According to The Standard Times, Hansen, 17, told the detectives that co-defendant Christopher Pereira, 20, ordered the pizza and later beat Bhalerao along with Ryan Marsh and Tyrell Tavares, both 17. Though Bhalerao believes Tavares shoved him in the trunk of his (Bhalerao's car) and stabbed him, the police have a different version. According to them Marsh told detectives he stabbed Bhalerao in self-defense.

Hansen said he called family friends and told them 'they're rolling this guy right now.' One of the friends, Debra Hebert, told reporters that she called Sarducci's, the pizzeria where Bhalerao worked as a deliveryman, and told the owner that Bhalerao was in serious trouble.

At Wednesday's rally, many speakers said hateful crimes diminish every citizen of a town or a city. Some speakers said while the attack on a student like Bhalerao was new to the Dartmouth-New Bedford area, it reflected the danger many immigrants, especially those from South Asia, faced after 9/11. Ravi Sakhuja, chairman of the Indian American Forum for Political Education's Massachusetts chapter, partly blamed the attack on the hysteria arising after the 9/11 attacks. State and federal authorities have noted a dramatic increase in hate crimes since then, he said.

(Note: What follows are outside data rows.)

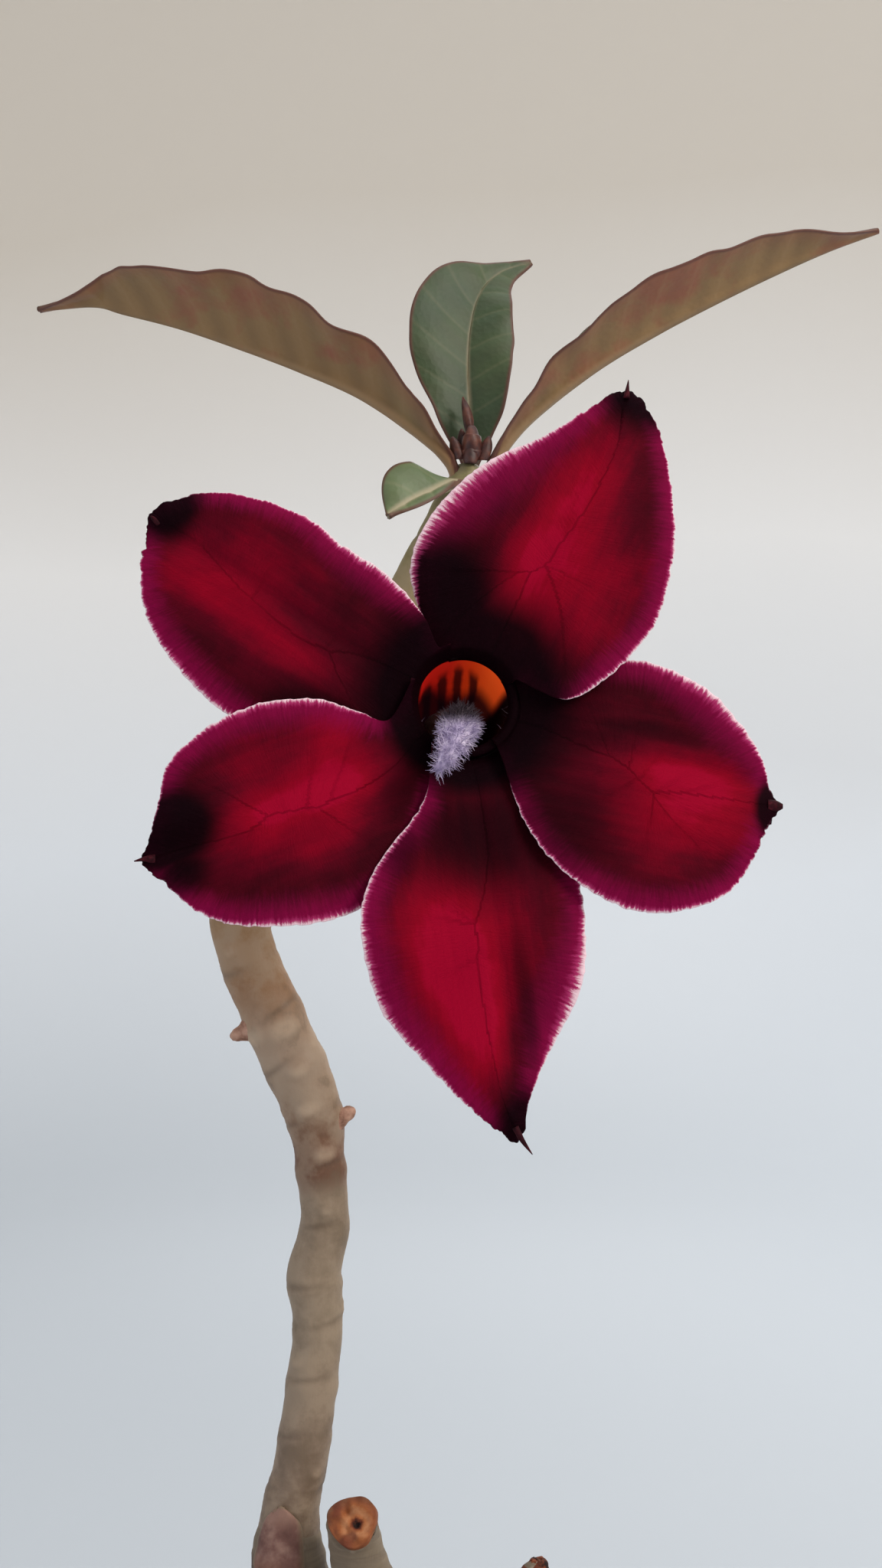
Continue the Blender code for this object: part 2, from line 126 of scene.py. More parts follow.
def turned(name, profile, steps):
    """A lathe body from (radius, height) in mm, its ends on the axis."""
    verts, faces, rings = [], [], []
    for r, z in profile:
        if r < 1e-6:
            rings.append([len(verts)] * steps)
            verts.append((0.0, 0.0, z * 0.001))
            continue
        rings.append(list(range(len(verts), len(verts) + steps)))
        for k in range(steps):
            a = 2.0 * math.pi * k / steps
            verts.append((r * 0.001 * math.cos(a), r * 0.001 * math.sin(a), z * 0.001))
    for high, low in zip(rings, rings[1:]):
        for k in range(steps):
            j = (k + 1) % steps
            corners = [high[k], low[k], low[j], high[j]]
            kept = [c for i, c in enumerate(corners) if c not in corners[:i]]
            if len(kept) > 2:
                faces.append(kept)
    mesh = bpy.data.meshes.new(name)
    mesh.from_pydata(verts, [], faces)
    mesh.shade_smooth()
    return mesh


RIM_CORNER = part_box("pot")[1] * 1000.0
RIM_R, RIM_Z = RIM_CORNER.x, RIM_CORNER.z

# Unglazed fired clay looks dull and dusty: warm brown clouds, sandy grog, and rings that catch low light.
fired_clay, clay = blank("fired_clay")
where = add(clay, "ShaderNodeTexCoord", out="Object")
clouds = add(clay, "ShaderNodeTexNoise", {"Vector": where, "Scale": 38.0, "Detail": 6.0, "Roughness": 0.6})
grog = add(clay, "ShaderNodeTexNoise", {"Vector": where, "Scale": 1600.0, "Detail": 3.0})
# Turning marks: about one and a half millimetres apart up the wall.
ring_place = add(clay, "ShaderNodeMapping", {"Vector": where, "Scale": (8.0, 8.0, 640.0)})
rings = add(clay, "ShaderNodeTexNoise", {"Vector": ring_place, "Scale": 1.0, "Detail": 3.0})
body = add(clay, "ShaderNodeValToRGB", {0: clouds}, stops=((0.3, "#9c5335"), (0.52, "#b4663f"), (0.75, "#c07a52")))
sandy = add(clay, "ShaderNodeMapRange", {0: grog, 1: 0.55, 2: 0.75, 4: 0.45})
body = add(clay, "ShaderNodeMix", {0: sandy, 6: body, 7: "#7d4029"}, 2, data_type="RGBA")
height = add(clay, "ShaderNodeSeparateXYZ", {0: where}, "Z")
low_bloom = add(clay, "ShaderNodeMapRange", {0: height, 1: 0.034, 2: 0.002, 4: 0.55})
top_bloom = add(clay, "ShaderNodeMapRange", {0: height, 1: 0.070, 2: 0.091, 4: 0.45})
bloom = add(clay, "ShaderNodeMath", {0: low_bloom, 1: top_bloom}, operation="MAXIMUM")
patchy = add(clay, "ShaderNodeMapRange", {0: clouds, 1: 0.42, 2: 0.62}, interpolation_type="SMOOTHSTEP")
bloom = add(clay, "ShaderNodeMath", {0: bloom, 1: patchy}, operation="MULTIPLY")
body = add(clay, "ShaderNodeMix", {0: bloom, 6: body, 7: "#d9c6b4"}, 2, data_type="RGBA")
marks = add(clay, "ShaderNodeBump", {"Height": rings, "Distance": 0.00022})
marks = add(clay, "ShaderNodeBump", {"Height": grog, "Distance": 0.0001, "Normal": marks})
add(clay, "ShaderNodeOutputMaterial", {0: add(clay, "ShaderNodeBsdfPrincipled", {
    "Base Color": body, "Roughness": 0.86, "Specular IOR Level": 0.3, "Normal": marks})}, None)

WALL, DRAINS, DRAIN_R, DRAIN_RING = 5.5, 3, 0.0045, 0.019
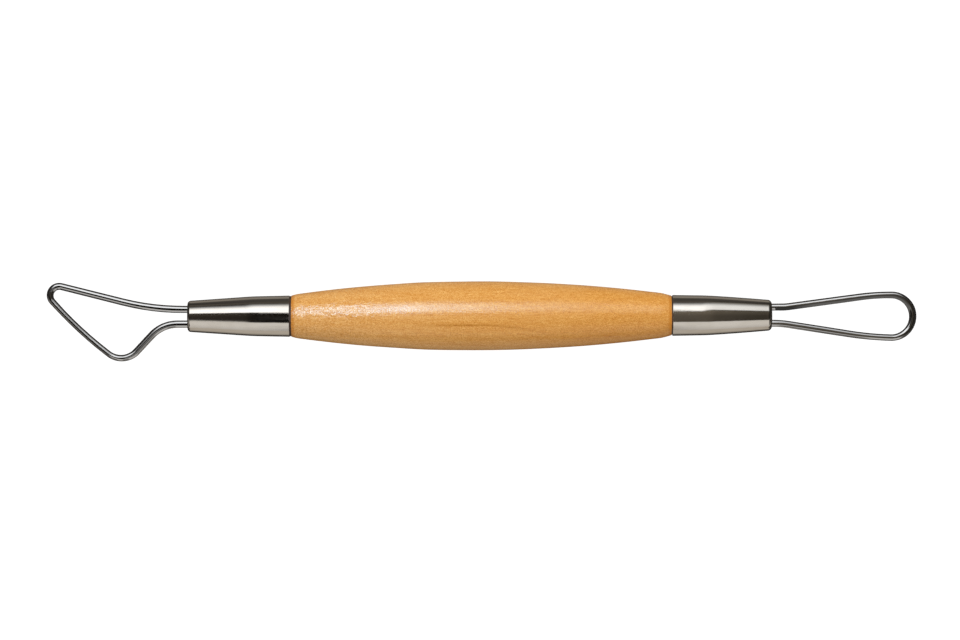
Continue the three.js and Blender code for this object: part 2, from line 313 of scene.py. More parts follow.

"We are living in a world that is much more difficult than it was in the past," added Vanita Shastri, president of the same group, who spoke at length how Indians are integrated in the civil life of Massachusetts and are a force in the state's economic engine.

Bhalerao was not just the victim, but the larger society suffered too, said Robert Leikind, executive director, Anti-Defamation League in New England, whose organization has certified as New Bedford as a no-hate town for three years in a row.

"It isn't just an attack against a person. It's an attack against the vision of what a good society should be," he said.